International brands pushing up retail rents

Smaller retailers are being hit by strong tenant demand from international brands, with retail rents rising as high as $13,560 per square metre in Australian cities, according to a report by CB Richard Ellis.

 

 

The report reveals Melbourne, Sydney and Brisbane are in the top 10 most expensive retail markets in the world.

 

The report also shows Sydney has moved from third to second place while Brisbane remains ninth on the list.

 

Melbourne jumped from 12th to 10th place as a result of strong tenant demand from international retailers like Zara, Gap and Esprit.

 

Josh Loudoun, CBRE director of retail services for the Pacific region, says international and national retailers are gravitating towards new and refurbished spaces in the CBD markets of Sydney, Melbourne and Brisbane.

 

The report found super prime rents in Sydney have risen as high as $13,560 a square metre, with rents starting at $6,000 a square metre.

 

Melbourne rents reach up to $6,500 a square metre, while Brisbane commands a top rental of $7,845 a square metre.

 

Loudoun says the interest from international retailers, particularly in the fashion sector, will keep the Australian market competitive and possibly push up rents.

 

“Australia is an expensive retail market.

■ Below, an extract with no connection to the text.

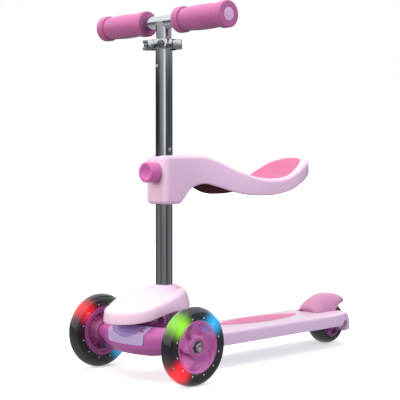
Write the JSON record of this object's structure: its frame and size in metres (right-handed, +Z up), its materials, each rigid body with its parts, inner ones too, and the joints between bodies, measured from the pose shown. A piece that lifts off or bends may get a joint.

We have higher occupancy costs than most other countries,” Loudoun says.

 

“We don’t have an oversupply of retail markets as they might have in other countries and we don’t have a lot of b-grade shopping centres showing up.”

 

CBRE found prime retail rents globally increased by 0.2% between the second quarter and the third quarter of this year.

 

Loudoun says in addition to strong tenant demand, domestic economic conditions are also impacting on retailers.

 

“Probably one of the issues facing retailers at the moment more than anything is the issue of rising utility charges, particularly water which has increased quite a lot.”

 

However, Loudoun says rising interest rates and low retail spending should stabilise rents over the next 12 to 18 months.

 

“This is simply part of the cycle we’re going through. The cycle is somewhat longer than what people were predicting. But the market will remain competitive and activity will increase over time,” he says.